- _WORK TO BE COMPLETED_
Below are records; please set down exactly the lines from the first through the one containing "into its neighbour".

- _SUPPLIED DATA_

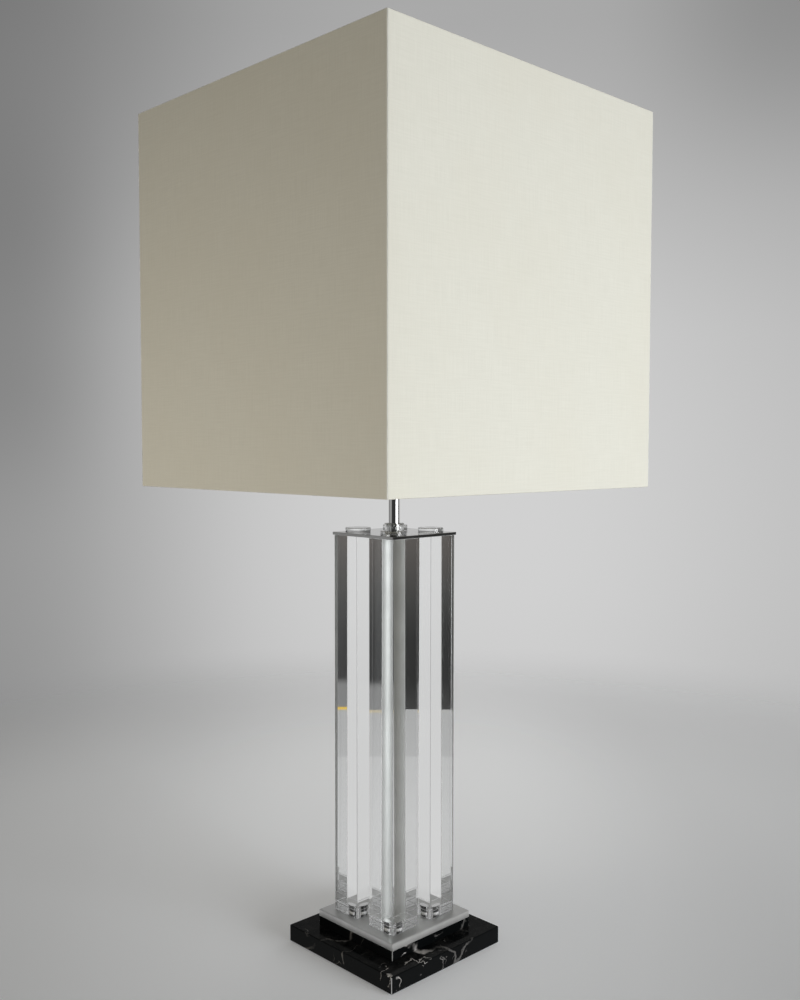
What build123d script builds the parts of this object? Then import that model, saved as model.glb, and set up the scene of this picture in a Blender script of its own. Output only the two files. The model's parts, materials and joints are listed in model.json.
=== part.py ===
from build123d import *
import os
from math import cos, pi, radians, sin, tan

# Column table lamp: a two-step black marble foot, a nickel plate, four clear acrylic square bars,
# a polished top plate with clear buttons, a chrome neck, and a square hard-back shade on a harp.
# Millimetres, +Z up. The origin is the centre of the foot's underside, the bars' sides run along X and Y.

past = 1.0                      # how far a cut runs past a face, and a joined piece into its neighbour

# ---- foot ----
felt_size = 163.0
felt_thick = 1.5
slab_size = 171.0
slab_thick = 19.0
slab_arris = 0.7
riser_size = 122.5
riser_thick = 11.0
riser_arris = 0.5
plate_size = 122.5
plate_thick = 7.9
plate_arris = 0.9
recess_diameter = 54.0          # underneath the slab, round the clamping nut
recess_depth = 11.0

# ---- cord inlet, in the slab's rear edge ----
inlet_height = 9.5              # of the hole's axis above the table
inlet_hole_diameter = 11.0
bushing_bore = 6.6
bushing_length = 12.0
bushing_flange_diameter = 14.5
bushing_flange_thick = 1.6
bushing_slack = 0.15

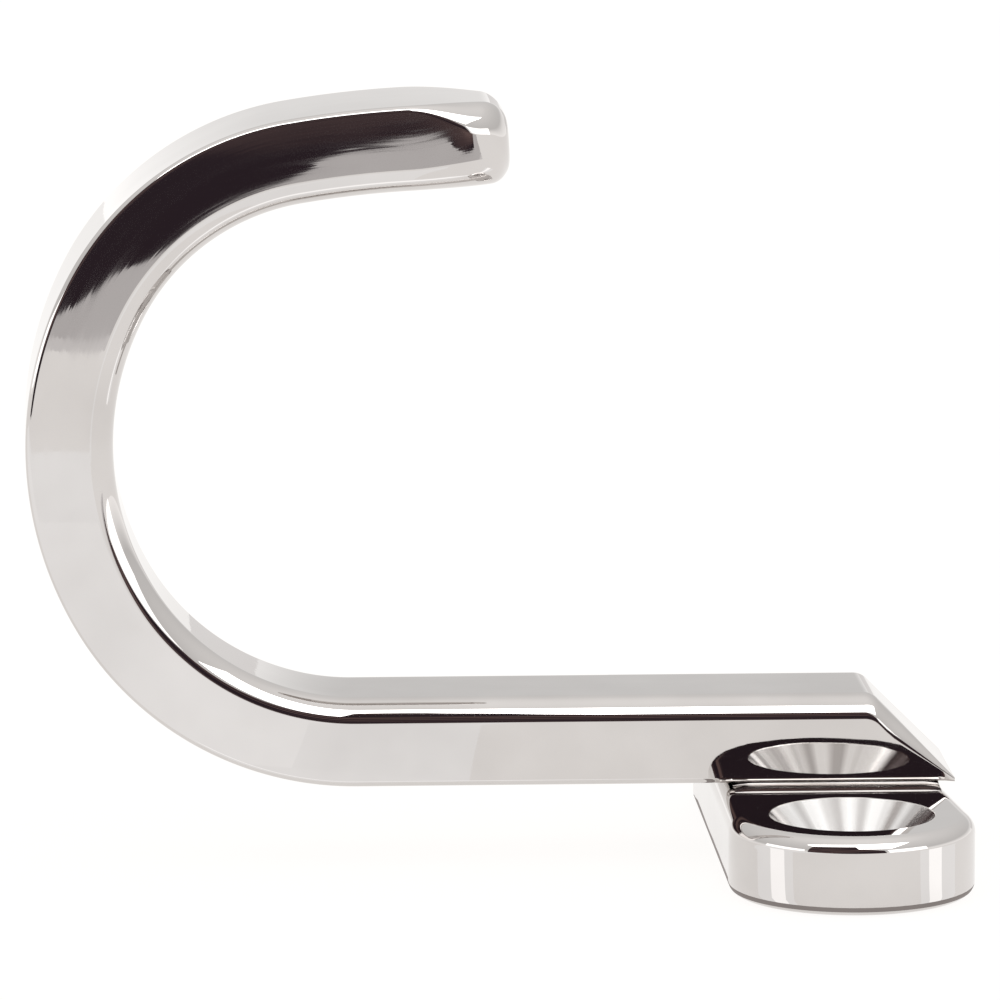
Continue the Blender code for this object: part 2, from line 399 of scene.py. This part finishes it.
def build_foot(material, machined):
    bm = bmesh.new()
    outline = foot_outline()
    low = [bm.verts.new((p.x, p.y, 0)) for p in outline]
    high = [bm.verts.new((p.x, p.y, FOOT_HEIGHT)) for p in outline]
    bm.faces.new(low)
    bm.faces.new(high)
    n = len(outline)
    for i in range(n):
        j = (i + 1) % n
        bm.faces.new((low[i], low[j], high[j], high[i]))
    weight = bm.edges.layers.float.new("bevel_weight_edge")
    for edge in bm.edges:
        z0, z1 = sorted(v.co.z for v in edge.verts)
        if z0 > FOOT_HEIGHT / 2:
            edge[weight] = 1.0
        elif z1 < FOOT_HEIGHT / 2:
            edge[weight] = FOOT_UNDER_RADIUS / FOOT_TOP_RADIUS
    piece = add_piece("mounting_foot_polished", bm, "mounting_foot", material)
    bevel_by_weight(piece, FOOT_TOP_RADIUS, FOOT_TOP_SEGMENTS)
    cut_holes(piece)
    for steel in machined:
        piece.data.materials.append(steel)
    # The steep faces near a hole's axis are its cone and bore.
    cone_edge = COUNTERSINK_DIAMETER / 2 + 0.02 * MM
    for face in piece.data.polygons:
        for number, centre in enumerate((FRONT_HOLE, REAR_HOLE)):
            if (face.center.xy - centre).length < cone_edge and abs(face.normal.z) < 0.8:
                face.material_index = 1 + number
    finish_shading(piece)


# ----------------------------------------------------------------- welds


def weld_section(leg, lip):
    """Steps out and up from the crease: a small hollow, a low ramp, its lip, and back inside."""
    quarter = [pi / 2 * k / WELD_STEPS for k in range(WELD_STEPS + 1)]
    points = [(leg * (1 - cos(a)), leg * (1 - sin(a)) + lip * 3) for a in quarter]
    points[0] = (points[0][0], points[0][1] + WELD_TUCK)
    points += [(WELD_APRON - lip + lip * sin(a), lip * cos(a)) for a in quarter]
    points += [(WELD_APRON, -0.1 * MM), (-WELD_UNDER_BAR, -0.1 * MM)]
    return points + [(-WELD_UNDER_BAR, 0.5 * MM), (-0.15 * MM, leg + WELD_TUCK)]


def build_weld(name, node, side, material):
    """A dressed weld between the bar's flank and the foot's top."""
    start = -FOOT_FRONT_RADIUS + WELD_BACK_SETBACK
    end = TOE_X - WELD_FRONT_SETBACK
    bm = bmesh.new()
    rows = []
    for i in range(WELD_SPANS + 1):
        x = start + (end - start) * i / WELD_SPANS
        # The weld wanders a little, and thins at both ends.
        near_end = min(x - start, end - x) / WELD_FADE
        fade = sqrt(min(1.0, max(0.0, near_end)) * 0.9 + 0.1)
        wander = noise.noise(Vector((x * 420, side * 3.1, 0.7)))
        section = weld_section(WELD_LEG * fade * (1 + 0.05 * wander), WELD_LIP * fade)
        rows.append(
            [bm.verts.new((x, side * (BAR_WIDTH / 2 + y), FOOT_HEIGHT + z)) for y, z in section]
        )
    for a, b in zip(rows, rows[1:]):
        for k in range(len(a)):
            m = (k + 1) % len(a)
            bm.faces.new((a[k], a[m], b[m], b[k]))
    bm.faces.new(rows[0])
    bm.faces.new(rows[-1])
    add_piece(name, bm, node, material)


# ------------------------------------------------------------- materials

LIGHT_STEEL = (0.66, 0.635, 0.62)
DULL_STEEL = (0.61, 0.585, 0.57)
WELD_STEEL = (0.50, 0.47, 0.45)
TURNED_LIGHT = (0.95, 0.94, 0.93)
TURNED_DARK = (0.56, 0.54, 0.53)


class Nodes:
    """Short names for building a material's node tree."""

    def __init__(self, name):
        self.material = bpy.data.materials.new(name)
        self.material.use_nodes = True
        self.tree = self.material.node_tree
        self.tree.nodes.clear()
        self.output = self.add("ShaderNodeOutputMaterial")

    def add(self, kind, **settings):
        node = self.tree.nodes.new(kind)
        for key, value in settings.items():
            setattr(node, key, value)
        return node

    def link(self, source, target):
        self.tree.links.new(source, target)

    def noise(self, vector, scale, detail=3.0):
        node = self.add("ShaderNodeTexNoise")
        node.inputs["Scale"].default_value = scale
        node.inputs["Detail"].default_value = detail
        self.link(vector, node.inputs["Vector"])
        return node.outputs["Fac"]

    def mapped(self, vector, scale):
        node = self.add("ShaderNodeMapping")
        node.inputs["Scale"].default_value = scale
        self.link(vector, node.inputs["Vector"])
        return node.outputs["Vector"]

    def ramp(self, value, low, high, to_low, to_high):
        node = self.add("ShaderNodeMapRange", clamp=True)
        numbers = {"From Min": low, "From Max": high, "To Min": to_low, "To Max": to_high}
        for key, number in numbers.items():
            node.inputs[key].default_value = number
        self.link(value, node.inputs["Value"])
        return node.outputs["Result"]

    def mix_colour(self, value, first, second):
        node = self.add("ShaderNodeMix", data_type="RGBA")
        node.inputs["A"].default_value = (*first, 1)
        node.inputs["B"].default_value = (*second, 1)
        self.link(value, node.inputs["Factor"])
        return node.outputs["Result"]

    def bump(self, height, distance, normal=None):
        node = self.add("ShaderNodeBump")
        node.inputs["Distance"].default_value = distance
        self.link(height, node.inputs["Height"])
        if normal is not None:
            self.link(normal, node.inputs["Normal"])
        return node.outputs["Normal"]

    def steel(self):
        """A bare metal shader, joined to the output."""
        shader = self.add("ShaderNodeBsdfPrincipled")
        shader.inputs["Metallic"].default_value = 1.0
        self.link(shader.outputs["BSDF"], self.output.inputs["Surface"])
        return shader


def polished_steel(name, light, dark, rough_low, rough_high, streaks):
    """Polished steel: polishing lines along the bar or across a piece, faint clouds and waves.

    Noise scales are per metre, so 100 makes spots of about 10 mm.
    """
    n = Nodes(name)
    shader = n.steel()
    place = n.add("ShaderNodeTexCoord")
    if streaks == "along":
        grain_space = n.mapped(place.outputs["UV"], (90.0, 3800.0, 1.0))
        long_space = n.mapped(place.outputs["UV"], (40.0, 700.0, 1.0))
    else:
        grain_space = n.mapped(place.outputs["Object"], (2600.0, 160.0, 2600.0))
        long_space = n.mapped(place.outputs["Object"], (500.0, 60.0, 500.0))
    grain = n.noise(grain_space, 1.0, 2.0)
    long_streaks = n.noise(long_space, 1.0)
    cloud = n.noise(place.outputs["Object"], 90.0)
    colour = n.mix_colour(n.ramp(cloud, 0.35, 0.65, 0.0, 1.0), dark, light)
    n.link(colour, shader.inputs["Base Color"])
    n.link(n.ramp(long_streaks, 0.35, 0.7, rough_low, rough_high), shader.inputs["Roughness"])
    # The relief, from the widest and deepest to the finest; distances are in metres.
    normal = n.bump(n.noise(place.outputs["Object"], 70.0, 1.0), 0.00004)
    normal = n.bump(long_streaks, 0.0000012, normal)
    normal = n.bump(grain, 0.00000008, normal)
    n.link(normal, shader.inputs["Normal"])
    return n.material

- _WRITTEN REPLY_
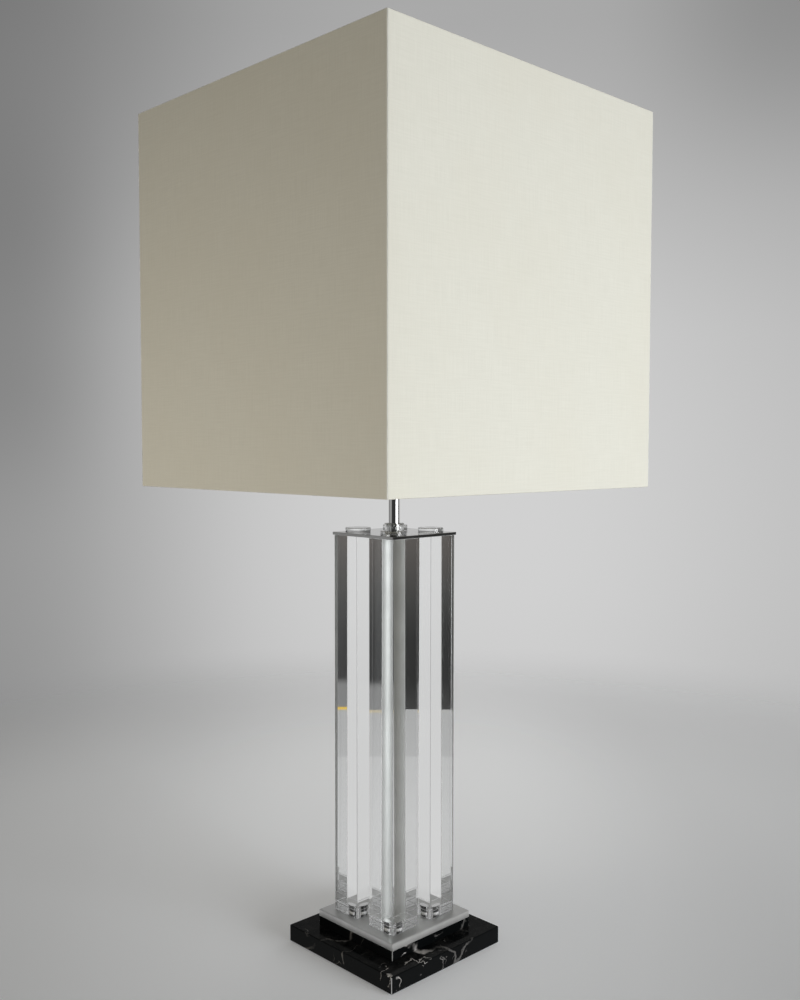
What build123d script builds the parts of this object? Then import that model, saved as model.glb, and set up the scene of this picture in a Blender script of its own. Output only the two files. The model's parts, materials and joints are listed in model.json.
=== part.py ===
from build123d import *
import os
from math import cos, pi, radians, sin, tan

# Column table lamp: a two-step black marble foot, a nickel plate, four clear acrylic square bars,
# a polished top plate with clear buttons, a chrome neck, and a square hard-back shade on a harp.
# Millimetres, +Z up. The origin is the centre of the foot's underside, the bars' sides run along X and Y.

past = 1.0                      # how far a cut runs past a face, and a joined piece into its neighbour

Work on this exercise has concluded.